In a reply to Kaplan on the same subject, Lead Hero Designer Geoff Goodman discussed the team’s attempts at lowering the overall damage in the game. He said the game feels and plays “a lot worse when the lethality drops too low.” So instead, they’re considering going the other way.

“Interestingly, on our list of experiments to try is to make the game significantly more lethal than it is right now,” Goodman wrote. “I’m not sure how it will play out (we haven’t tried it yet), but the goal would be to allow for more ‘carry’ potential, as a great player would be able to more easily 1 v 2 or 1 v 3 enemies. Again this would just be an experiment, but its interesting to think about and potentially try.” This is not the direction the game should go.

Bold to cold

It’s comments like these that make it feel like Blizzard forgot why they made Overwatch. I forget things too. It’s hot out and I should have refilled my water bottle, but instead I’m sitting here writing about how the direction of this game continues to disappoint me. Except I’m one person and that’s normal. Blizzard is many people; about a hundred of those people work on Overwatch and none of them — especially the most prominent and vocal ones — can seem to remember why they made this game.

There are a lot of criticisms you could have about Overwatch — there were many you could have even at the game’s 2016 launch. As I said before, the game has deeply racist and insensitive parts about its fiction that are inexcusable for a game that purports to show a brighter, more diverse future where everyone is welcome. And because Blizzard has routinely made allowances for the types of players that support these ideas through a general lack of punishment and prevention, it’s not surprising that the game doesn’t seem challenged from any front to fundamentally change. It took an overwhelming movement like Black Lives Matter this year for the game to finally remove McCree’s noose spray, and yet we still have other things like it left in the game’s files.

Overwatch was never actually a pristine portrait of the kind of world it said it wanted to be, but it went a lot further than the rest of the modern shooters back then. It’s a game with a fairly wide variety of heroes with different body types and ethnicities, and it has two popular gay heroes. Except the bar for what counts as actually being diverse has changed a lot with the release of games like Apex Legends and Valorant and tons of other recent games. Apex Legends launched with two black women and even a nonbinary character. Meanwhile, Overwatch released a character that’s built on dangerous mental health stereotypes and a robot that can only talk like the Singaporean scientist who created her. With every release, Overwatch looks less like a sharp image of what games could be and instead a blurring image of what games shouldn’t be.

Missing the point

Overwatch has been falling behind for a few years now and it’s clear where it’s trying to make up for the loss of attention. Actually playing the game has shifted away from the bold shooter for everyone to a shooter that’s desperately trying to be for someone — that someone being the kind of person that wants fast-paced, carry-heavy first-person shooters. This is a game that gutted its most impactful, non-shooter type of heroes like Mercy, D.Va, Symmetra, and Mei in order to crank up the lethality of traditional heroes like McCree and Ashe.

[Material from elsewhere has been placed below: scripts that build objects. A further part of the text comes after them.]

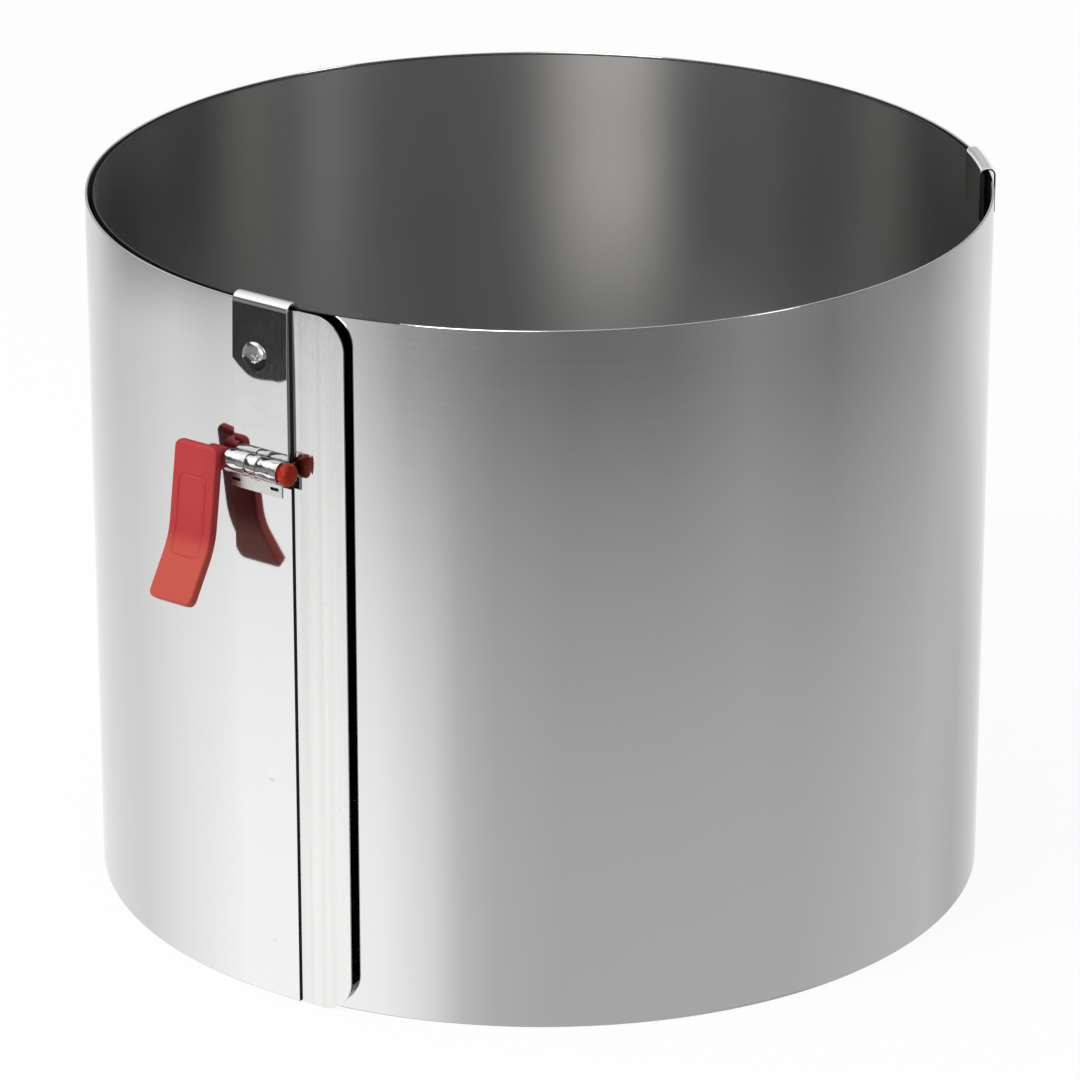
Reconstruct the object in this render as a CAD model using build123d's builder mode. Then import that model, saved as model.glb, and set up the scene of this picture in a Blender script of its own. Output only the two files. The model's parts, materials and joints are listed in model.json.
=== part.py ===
from build123d import *
import os
from math import atan2, cos, degrees, pi, radians, sin, tan

os.makedirs("parts", exist_ok=True)

# Adjustable cake ring: one springy steel strip, coiled over itself, with a lever clamp on its outer end.
# The ring stands on its lower rim, its axis is Z, and the front is toward -Y.
# An azimuth is 0 at the front and grows toward +X.

# Spring strip
ring_radius = 95.25
ring_height = 150.0
strip_thickness = 0.5
coil_turns = 1.634
lap_pitch = 1.6
section_count = 30
section_gap = 0.08
tightening_share = 1.0218

# Flat zone at the strip's outer end, pressed flat beyond a crease
crease_azimuth = -40.1
crease_turn = 3.2
flat_width = 14.6

# End strip, welded behind the flat zone, reaching over the inner lap
end_strip_thickness = 0.4
end_strip_inset = 0.6
end_strip_reach = 12.4
end_strip_radius = 75.0
end_strip_corner = 7.0
weld_gap = 0.02

# Clamp strap, folded over the rim: a jaw inside, a leaning leg outside that ends in two knuckles
strap_width = 13.9
strap_thickness = 0.5
hook_room = 2.85
hook_bend_radius = 0.75
rim_gap = 0.45
strap_seat_gap = 0.05
jaw_length = 38.0

# Barrel of the clamp hinge
hinge_stand_off = 2.5
hinge_drop = 33.4
knuckle_radius = 2.4
knuckle_inset = 0.2
middle_knuckle_width = 2.7
knuckle_gap = 0.15
knuckle_clearance = 0.2
shaft_radius = 1.6
shaft_clearance = 0.15

# Lower leaf, a small plate on the middle knuckle
leaf_drop = 5.3
leaf_thickness = 0.5
leaf_slot_length = 2.2
leaf_slot_height = 0.6
leaf_slot_spacing = 9.8
leaf_slot_rise = 1.9

# Rivet that holds the strap's leg to the strip
rivet_drop_share = 0.33
rivet_offset = 1.3
rivet_head_radius = 2.75
rivet_head_height = 1.1
rivet_shank_radius = 1.3
rivet_hole_clearance = 0.05
rivet_end_gap = 0.15
rivet_hole_overrun = 0.6

# Lever: a bent plastic arm moulded onto the shaft
arm_width = 10.8
arm_thickness = 2.4
arm_gap = 0.4
arm_top_out = 3.55
arm_top_rise = 3.2
arm_lean = 8.3
arm_straight_length = 20.15
arm_flare = 32.0
arm_flare_length = 12.8
arm_bend_radius = 16.0
arm_corner = 1.6
hub_radius = 2.1
frame_width = 7.2
frame_height = 17.0
frame_corner = 1.4
frame_line = 0.45
frame_depth = 0.25
frame_drop = 6.6

# Cap on the lever's shaft
cap_radius = 2.85
cap_width = 1.9
cap_gap = 0.3
cap_edge = 0.5
cap_bore_depth = 1.2
cap_bore_clearance = 0.03

# Rim clip on the strip's inner end, riding over the outer lap's rim
clip_width = 15.8
clip_inset = 0.5
clip_thickness = 0.35
clip_room = 2.35
clip_inner_drop = 10.0
clip_outer_drop = 8.0
clip_bend_radius = 1.3
clip_arch = 1.35

# Places worked out from the sizes above
section_length = coil_turns * 2 * pi * ring_radius / section_count
flat_azimuth = radians(crease_azimuth + crease_turn)
last_section = section_count - 1
hinge_height = ring_height - hinge_drop
rivet_height = ring_height - rivet_drop_share * hinge_drop


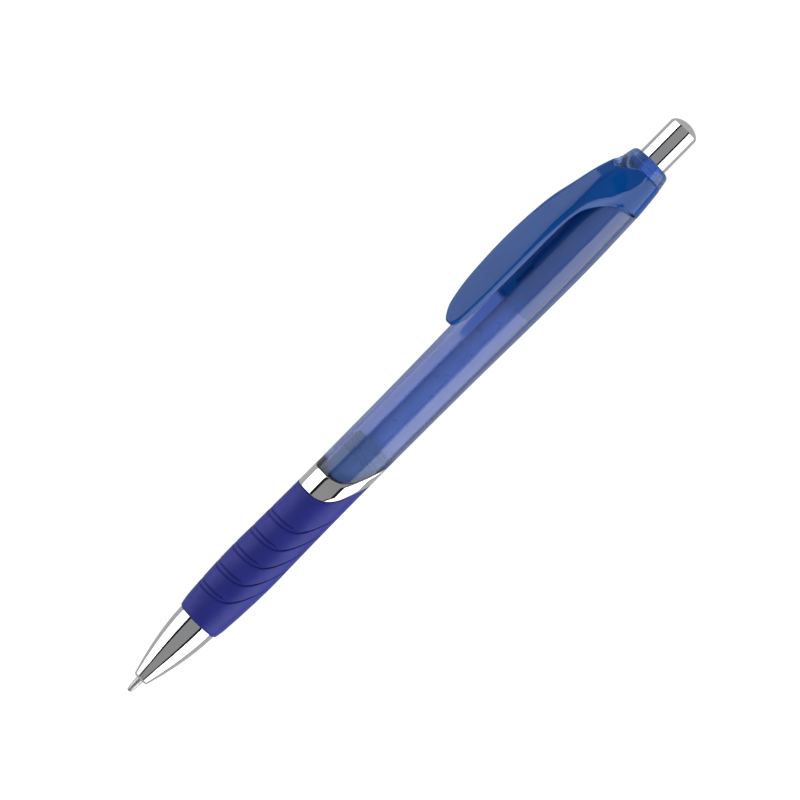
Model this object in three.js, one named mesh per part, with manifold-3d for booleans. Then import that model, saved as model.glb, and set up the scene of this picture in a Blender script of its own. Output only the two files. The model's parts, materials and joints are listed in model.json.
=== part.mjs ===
// Retractable click pen with a translucent blue barrel, a soft grip, a slanted chrome ring,
// a moulded pocket clip and a chrome push button. All sizes are in millimetres.
//
// Pen frame: +X runs along the axis from the writing ball to the button, the nose cone's mouth
// is at x = 2, and +Z points at the middle of the clip. The finished pen is then laid on its
// side, so that the barrel and one edge of the clip rest on the plane z = 0.

import * as THREE from "three";
import { mergeVertices } from "three/addons/utils/BufferGeometryUtils.js";
import Module from "manifold-3d";

const wasm = await Module();
wasm.setup();

// Driving dimensions

const GAP = 0.1; // clearance between fixed neighbours
const OUTER_SEGMENTS = 40;
const INNER_SEGMENTS = 28;

const NOSE_FRONT = 2.0;
const NOSE_BACK = 16.7;
const NOSE_FRONT_RADIUS = 1.45;
const NOSE_BACK_RADIUS = 4.05;
const NOSE_CURVE = 1.72;
const NOSE_BORE = 1.15;
const SPRING_SEAT = 8.6;
const SPRING_POCKET_RADIUS = 2.35;
const NOSE_SPIGOT_END = 22.0;
const NOSE_SPIGOT_RADIUS = 3.15;

const CORE_RADIUS = 3.8;
const CORE_BORE = 2.65;
const CORE_END = 62.3;
const THREAD_RADIUS = 4.1;

const RING_FRONT = 47.7;
const RING_WIDTH = 4.5;
const RING_RADIUS = 5.0;
const RING_BORE = 4.25;
const SLANT_RISE = 9.6; // how much further back the ring lies on the side away from the clip
const SLANT_POWER = 1.7;

const GROOVE_START = 21.9;
const GROOVE_PITCH = 4.45;
const GROOVE_COUNT = 5;
const GROOVE_DEPTH = 0.16;
const GROOVE_HALF_WIDTH = 0.3;

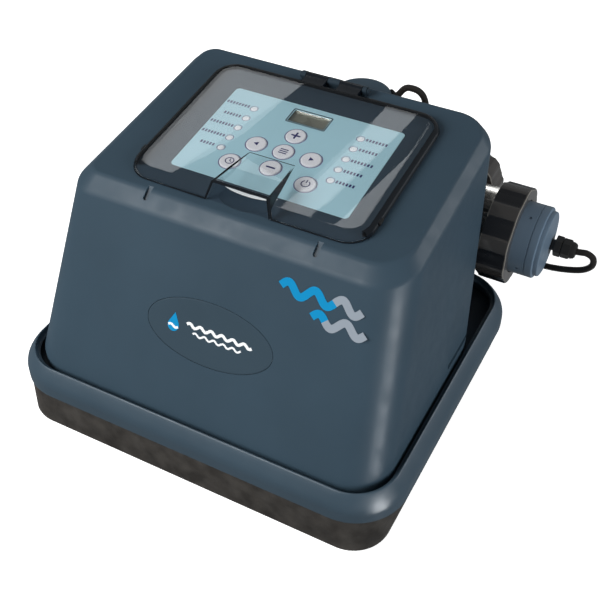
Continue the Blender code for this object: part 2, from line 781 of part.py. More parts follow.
def end_nut(name, side, x_in, x_out):
    """Ribbed union nut that holds an end piece on the cell."""
    lip = x_out - side * 4.8
    loops = [
        lobe_loop(NUT_R - 1.4, 1.0, 12, x_in),
        lobe_loop(NUT_R, 2.0, 12, x_in + side * 1.4),
        lobe_loop(NUT_R, 2.0, 12, x_out - side * 1.6),
        lobe_loop(NUT_R - 1.6, 1.2, 12, x_out),
        lobe_loop(CAP_R + 0.8, 0.0, 12, x_out),
        lobe_loop(CAP_R + 0.8, 0.0, 12, lip),
        lobe_loop(CELL_NECK_R + 0.5, 0.0, 12, lip),
        lobe_loop(CELL_NECK_R + 0.5, 0.0, 12, x_in),
    ]
    return loft(name, loops, NUT_BLACK, CELL, ring=True)


end_nut("union_nut", 1.0, NUT_X0, NUT_X1)
end_nut("end_nut", -1.0, -NUT_X0, -NUT_X1)

solid_of_turn(
    "cell_cap",
    [
        (CELL_BORE_R - 0.4, 158.0),
        (CELL_BORE_R - 0.4, 163.0),
        (CELL_BORE_R - 2.4, 163.0),
        (CELL_BORE_R - 2.4, 166.0),
        (CELL_BORE_R - 0.4, 166.0),
        (CELL_BORE_R - 0.4, CELL_X1 + 0.3),
        (40.6, CELL_X1 + 0.3),
        (40.6, NUT_X1 - 5.2),
        (CAP_R, NUT_X1 - 5.2),
        (CAP_R, CAP_X1 - 0.6),
        (CAP_STEP_R + 0.2, CAP_X1),
        (CAP_STEP_R, CAP_STEP_X - 1.4),
        (CAP_STEP_R - 1.4, CAP_STEP_X),
    ],
    SLATE,
    CELL,
    24,
)
ring_of_turn(
    "cap_seal",
    [
        (CELL_BORE_R - 2.3, 163.2),
        (CELL_BORE_R - 2.3, 165.8),
        (CELL_BORE_R - 0.3, 165.8),
        (CELL_BORE_R - 0.3, 163.2),
    ],
    SEAL,
    CELL,
    24,
)
solid_of_turn(
    "flow_sensor_plug",
    [
        (30.0, -189.5),
        (CAP_R, -187.5),
        (CAP_R, 5.2 - NUT_X1),
        (40.6, 5.2 - NUT_X1),
        (40.6, CELL_X0 - 0.3),
        (CELL_BORE_R - 0.4, CELL_X0 - 0.3),
        (CELL_BORE_R - 0.4, CELL_X0 + 12.0),
        (6.0, CELL_X0 + 12.0),
        (6.0, CELL_X0 + 34.0),
        (4.0, CELL_X0 + 36.0),
    ],
    SLATE,
    CELL,
    18,
)

plate_loop = []
for k in range(5):
    y = -14.0 + 7.0 * k
    plate_loop.append((y - 0.7, 20.0))
    plate_loop.append((y + 0.7, 20.0))
    if k < 4:
        plate_loop.append((y + 0.7, 1.5))
        plate_loop.append((y + 6.3, 1.5))
lower = [(y, -z) for y, z in plate_loop[::-1]]
comb = plate_loop + lower
loft(
    "electrode_plates",
    [[(y, z, -5.0) for y, z in comb], [(y, z, 157.6) for y, z in comb]],
    TITANIUM,
    CELL,
)

for x, port_name in zip(PORT_XS, ("right", "left")):
    frame = port_frame(x)
    y0 = PORT_NUT_Y0 - CELL_Y
    y1 = PORT_NUT_Y1 - CELL_Y
    tail_end = PORT_TAIL_END - CELL_Y
    inner = PORT_SPIGOT_R + 4.4
    loops = [
        lobe_loop(PORT_NUT_R - 1.2, 0.8, 8, y0),
        lobe_loop(PORT_NUT_R, 1.8, 8, y0 + 1.2),
        lobe_loop(PORT_NUT_R, 1.8, 8, y1 - 1.2),
        lobe_loop(PORT_NUT_R - 1.2, 0.8, 8, y1),
        lobe_loop(19.8, 0.0, 8, y1),
        lobe_loop(19.8, 0.0, 8, y1 - 5.0),
        lobe_loop(inner, 0.0, 8, y1 - 5.0),
        lobe_loop(inner, 0.0, 8, y0 + 2.4),
        lobe_loop(PORT_SPIGOT_R + 0.6, 0.0, 8, y0 + 1.0),
        lobe_loop(PORT_SPIGOT_R + 0.6, 0.0, 8, y0),
    ]
    loft("port_nut_" + port_name, loops, NUT_BLACK, frame, ring=True)
    ring_of_turn(
        "port_seal_" + port_name,
        [(17.6, y0 + 14.2), (17.6, y0 + 16.0), (22.0, y0 + 16.0), (22.0, y0 + 14.2)],
        SEAL,
        frame,
        18,
    )
    ring_of_turn(
        "port_tail_" + port_name,
        [
            (PORT_BORE_R, y0 + 16.2),
            (25.8, y0 + 16.2),
            (25.8, y1 - 5.3),
            (18.6, y1 - 5.3),
            (18.6, y1 + 2.0),
            (19.4, y1 + 6.0),
            (18.0, y1 + 7.0),
            (18.0, tail_end - 4.0),
            (17.2, tail_end),
            (PORT_BORE_R, tail_end),
        ],
        GLAND_BLACK,
        frame,
        18,
    )

SADDLE_HALF = 9.0
for x, place_name in ((74.0, "right"), (-74.0, "left")):
    profile = [(106.0, DECK_TOP_Z + 0.2), (147.0, DECK_TOP_Z + 0.2), (147.0, 67.5), (166.0, 78.0)]
    rim_r = CELL_R + 0.3
    for k in range(13):
        a = math.radians(-62.0 - 88.0 * k / 12)
        profile.append((CELL_Y + rim_r * math.cos(a), CELL_Z + rim_r * math.sin(a)))
    profile.append((114.0, 100.0))
    loops = []
    for dx in (-SADDLE_HALF, SADDLE_HALF):
        loops.append([(x + dx, y, z) for y, z in profile])
    loft("cell_saddle_" + place_name, loops, DECK_BLACK)


# ---- cell lead and its gland ----
GLAND = Matrix.Translation((0.0, GLAND_Y, GLAND_Z)) @ ALONG_X
gland = solid_of_turn(
    "gland_body",
    [(5.4, CAP_STEP_X + 0.1), (5.4, 216.6)],
    GLAND_BLACK,
    GLAND,
    14,
)
hexes = [loft("hex", [circle_loop(10.2, 216.0, 6), circle_loop(10.2, 222.6, 6)], GLAND_BLACK, GLAND)]
hexes.append(solid_of_turn("stub", [(6.2, 222.0), (6.2, 229.0)], GLAND_BLACK, GLAND, 14))
combine(gland, hexes, "UNION")
bore = solid_of_turn("bore", [(LEAD_R + 0.3, 214.4), (LEAD_R + 0.3, 240.0)], GLAND_BLACK, GLAND, 14)
combine(gland, [bore], "DIFFERENCE")
ring_of_turn(
    "gland_nut",
    [
        (6.5, 222.9),
        (9.2, 222.9),
        (9.6, 223.6),
        (9.6, 231.4),
        (8.6, 232.6),
        (7.6, 235.4),
        (6.0, X_MAX),
        (LEAD_R + 0.35, X_MAX),
        (LEAD_R + 0.35, 230.0),
        (6.5, 229.6),
    ],
    GLAND_BLACK,
    GLAND,
    14,
)

LEAD_POINTS = [
    (214.9, GLAND_Y, GLAND_Z),
    (226.0, GLAND_Y, GLAND_Z),
    (237.5, GLAND_Y, GLAND_Z),
    (246.0, 167.2, 115.6),
    (252.6, 167.8, 111.5),
    (253.2, 168.6, 102.5),
    (246.0, 169.6, 94.0),
    (232.0, 171.0, 87.5),
    (214.0, 173.5, 82.0),
    (195.0, 178.0, 78.0),
    (172.0, 184.5, 76.0),
    (146.0, 191.0, 78.0),
    (118.0, 196.3, 82.0),
    (92.0, 197.3, 88.0),
    (74.0, 197.2, 100.0),
    (67.5, 197.0, 118.0),
    (67.0, 195.5, 142.0),
    (68.5, 191.0, 168.0),
    (70.5, 184.5, 194.0),
    (71.0, 177.5, 214.0),
    (69.8, 174.0, 226.5),
    (67.0, 172.9, 232.4),
    (62.5, 172.4, 235.6),
    (57.0, 172.1, 236.5),
    (52.0, 171.8, 235.9),
    (48.5, 171.1, 233.2),
    (46.1, 169.7, 229.7),
]


for reach in (33.6, 31.6, 27.5, 20.0, 12.0):
    LEAD_POINTS.append(
        (
            HOOD_X + reach * math.cos(OUTLET_ANGLE),
            HOOD_Y + reach * math.sin(OUTLET_ANGLE),
            OUTLET_Z,
        )
    )


def smooth_path(points, parts):
    """Catmull-Rom curve through the points."""
    vecs = [Vector(p) for p in points]
    ext = [vecs[0] * 2.0 - vecs[1]] + vecs + [vecs[-1] * 2.0 - vecs[-2]]
    path = []
    for i in range(1, len(ext) - 2):
        p0, p1, p2, p3 = ext[i - 1], ext[i], ext[i + 1], ext[i + 2]
        for k in range(parts):
            t = k / parts
            a = p1 * 2.0
            b = (p2 - p0) * t
            c = (p0 * 2.0 - p1 * 5.0 + p2 * 4.0 - p3) * (t * t)
            d = (p1 * 3.0 - p0 - p2 * 3.0 + p3) * (t * t * t)
            path.append((a + b + c + d) * 0.5)
    path.append(vecs[-1])
    return path


def add_curve(name, path, radius, mat):
    """Round cord as a bevelled curve with filled ends."""
    curve = bpy.data.curves.new(name, "CURVE")
    curve.dimensions = "3D"
    line = curve.splines.new("POLY")
    line.points.add(len(path) - 1)
    for spot, point in zip(line.points, path):
        place = (point + SHIFT) * MM
        spot.co = (place.x, place.y, place.z, 1.0)
    curve.bevel_depth = radius * MM
    curve.bevel_resolution = 2
    curve.use_fill_caps = True
    curve.materials.append(mat)
    obj = bpy.data.objects.new(name, curve)
    bpy.context.collection.objects.link(obj)
    return obj


add_curve("cell_lead", smooth_path(LEAD_POINTS, 2), LEAD_R, LEAD_BLACK)


# ---- power parts inside ----
core = box("transformer", (-40.0, -30.0, FOOT_Z + 5.4), (40.0, 30.0, 35.0), COPPER)
coil = loft(
    "coil",
    [rect_loop(-24.0, 24.0, -40.0, 40.0, 6.0, 8.0, 3), rect_loop(-24.0, 24.0, -40.0, 40.0, 6.0, 30.0, 3)],
    COPPER,
)
combine(core, [coil], "UNION")

power = box("power_board", (-90.0, -100.0, 58.0), (70.0, -20.0, 59.8), BOARD_GREEN)
bits = []
for x in (-84.0, 64.0):
    for y in (-94.0, -26.0):
        spot = Matrix.Translation((x, y, 0.0))
        bits.append(solid_of_turn("bit", [(3.5, DECK_TOP_Z + 0.2), (3.5, 58.6)], BOARD_GREEN, spot, 8))
for x, y, r, h in ((-60.0, -60.0, 11.0, 34.0), (-30.0, -60.0, 11.0, 34.0), (40.0, -50.0, 7.0, 22.0)):
    spot = Matrix.Translation((x, y, 0.0))
    bits.append(solid_of_turn("bit", [(r, 59.0), (r, 60.0 + h)], BOARD_GREEN, spot, 12))
bits.append(box("bit", (0.0, -90.0, 59.0), (26.0, -66.0, 78.0), BOARD_GREEN))
combine(power, bits, "UNION")

fins = 7
profile = [(80.0, 50.2), (80.0 + 7.0 * (fins - 1) + 2.0, 50.2)]
for k in range(fins - 1, -1, -1):
    x = 80.0 + 7.0 * k
    profile.append((x + 2.0, 88.0))
    profile.append((x, 88.0))
    if k > 0:
        profile.append((x, 55.0))
        profile.append((x - 5.0, 55.0))
loft(
    "heat_sink",
    [[(x, -95.0, z) for x, z in profile], [(x, -30.0, z) for x, z in profile]],
    ALU,
)

block = box("terminal_block", (-50.0, 20.0, DECK_TOP_Z + 0.2), (10.0, 36.0, 66.0), TERMINAL)
holes = []
for k in range(5):
    x = -44.0 + 12.0 * k
    holes.append(box("tool", (x - 3.0, 18.0, 54.0), (x + 3.0, 28.0, 60.0), TERMINAL))
combine(block, holes, "DIFFERENCE")
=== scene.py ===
"""Looks of a pool salt chlorine generator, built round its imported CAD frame.

Lengths are in millimetres in the unit's own frame: X to the right, Y to the rear, Z up, with its origin under
the middle of the base. place() takes such a point to the row frame in metres.
"""
import json
import math

import bmesh
import bpy
from mathutils import Matrix, Vector

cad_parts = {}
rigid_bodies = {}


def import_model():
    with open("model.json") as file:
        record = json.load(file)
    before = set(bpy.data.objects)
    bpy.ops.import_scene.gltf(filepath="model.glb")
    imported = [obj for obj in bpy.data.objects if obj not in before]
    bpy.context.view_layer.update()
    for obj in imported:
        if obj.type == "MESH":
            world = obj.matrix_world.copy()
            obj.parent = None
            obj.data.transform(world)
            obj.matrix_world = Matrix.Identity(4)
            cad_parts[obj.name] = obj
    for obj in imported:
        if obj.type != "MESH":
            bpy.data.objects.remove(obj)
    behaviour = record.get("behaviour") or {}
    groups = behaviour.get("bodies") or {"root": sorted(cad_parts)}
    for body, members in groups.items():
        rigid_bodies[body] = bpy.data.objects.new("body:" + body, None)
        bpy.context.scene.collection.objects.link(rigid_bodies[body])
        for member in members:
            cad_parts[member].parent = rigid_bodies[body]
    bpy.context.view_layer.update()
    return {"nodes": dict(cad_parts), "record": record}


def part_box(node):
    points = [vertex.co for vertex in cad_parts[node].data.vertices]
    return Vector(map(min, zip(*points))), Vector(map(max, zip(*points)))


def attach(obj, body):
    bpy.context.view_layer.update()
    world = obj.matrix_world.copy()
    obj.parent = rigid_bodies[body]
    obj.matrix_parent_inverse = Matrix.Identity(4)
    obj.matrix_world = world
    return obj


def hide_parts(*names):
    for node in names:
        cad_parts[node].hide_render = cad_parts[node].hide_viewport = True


for old in list(bpy.data.objects):
    bpy.data.objects.remove(old, do_unlink=True)

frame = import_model()
NODE_BODY = {node: body for body, nodes in frame["record"]["behaviour"]["bodies"].items() for node in nodes}

MM = 0.001
FLANGE_LOW_Z = 37.0
ring_low, ring_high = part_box("flange_ring")
ORIGIN = Vector(
    ((ring_low.x + ring_high.x) / 2, (ring_low.y + ring_high.y) / 2, ring_low.z - FLANGE_LOW_Z * MM)
)

# ---- driving dimensions, as the CAD has them ----
BASE_HALF_X = 190.0
BASE_HALF_Y = 160.0
BASE_CORNER_R = 49.0
TRAY_LOW_Z = -1.5
TRAY_SIDE_INSET = 8.0
TRAY_FRONT_INSET = 0.4
TRAY_CORNER_R = 34.5
TRAY_TOP_Z = 36.7
DECK_TOP_Z = 49.8

HOUSING_HALF_X = 174.7
HOUSING_FRONT_Y = -143.2
HOUSING_REAR_Y = 86.5
HOUSING_FOOT_Z = 63.0
HOUSING_FOOT_R = 39.1
HOUSING_TOP_R = 38.2
HOUSING_TOP_R_LEFT = 22.0
HOUSING_WALL = 3.0
TOP_Z_AT_ZERO = 227.0
TILT = math.radians(7.11)
FRONT_RAKE = math.radians(26.8)
REAR_LEAN = math.radians(19.55)
TOP_SLOPE = math.tan(TILT)
FRONT_SLOPE = math.tan(FRONT_RAKE)
REAR_SLOPE = math.tan(REAR_LEAN)
SIDE_SLOPE = math.tan(math.radians(6.86))
TOP_BEVEL = 9.5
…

What Blizzard doesn’t realize is that Overwatch proved you can have a game that feels like a MOBA in a first-person shooter context and emphasize the skills that aren’t about aiming and shooting. It was a game where the strategic decisions you made within your team were prioritized over a single person squeezing out four kills on their own. It was the game that refused to let you have a impactful moment without reminding you that your team played a significant part in that. And when you did have those moments, you had to be ready for your opponents to be a step ahead of you.

Everyone was forced to respect the game rules at the cost of their own skill. Now, not only does the game want you to do something amazing, it always frames it as you carrying your team, or doing the work they couldn’t do. It wants nothing to get in your way, especially nothing that would deny your ability to mechanically outmaneuver your opponent. Overwatch turned into a game like any other that worships you and your skill and doesn’t want to let anything get in the way of that thrill. And as a result, heroes like Brigitte, Orisa, and Moira have stuck out like rough edges on a board, needing to be sanded down until they match the rest of the grain.

Increasing lethality actually hurts the game

The answer is not — contrary to the balance changes for the past two and a half years — increasing the lethality of the game. It’s not about making the game like the kinds of shooters people want to play. It’s not about recreating the familiar. It’s about creating a game that subverts and challenges the expectations of traditional shooters and widens the space for the types of people that can excel at it. It’s about making it less lethal to give room for the kinds of skills most shooters ignore. If we wanted to play Apex Legends or Valorant, we can do that easily and for free.

So when the Game Director and the Lead Hero Designer both want the game to become more of one of those, it’s tremendously disappointing. And it’s even worse when everything else about the game is already impossible to defend. Overwatch is becoming no different than every Call of Duty: a rotten thing that’s found its audience and is proud of it. And it’s going to live safely by knowing it’s only ever going to be more of that thing without ever questioning itself again.

There are becoming fewer and fewer things that are redeemable about Overwatch other than the last scraps of the promise it had. All of the heroes and their unique abilities feel like fragments being rotated and warped to fit into something profaned, something that resembles the kinds of games you tell yourself aren’t for you. That Overwatch is okay with that and now is potentially going to embrace that, is the most harrowing it future has ever gotten. It’s a vital time for Overwatch to decide what kind of game it really wants to be with the upcoming release of its sequel. And it seems like it already has an answer.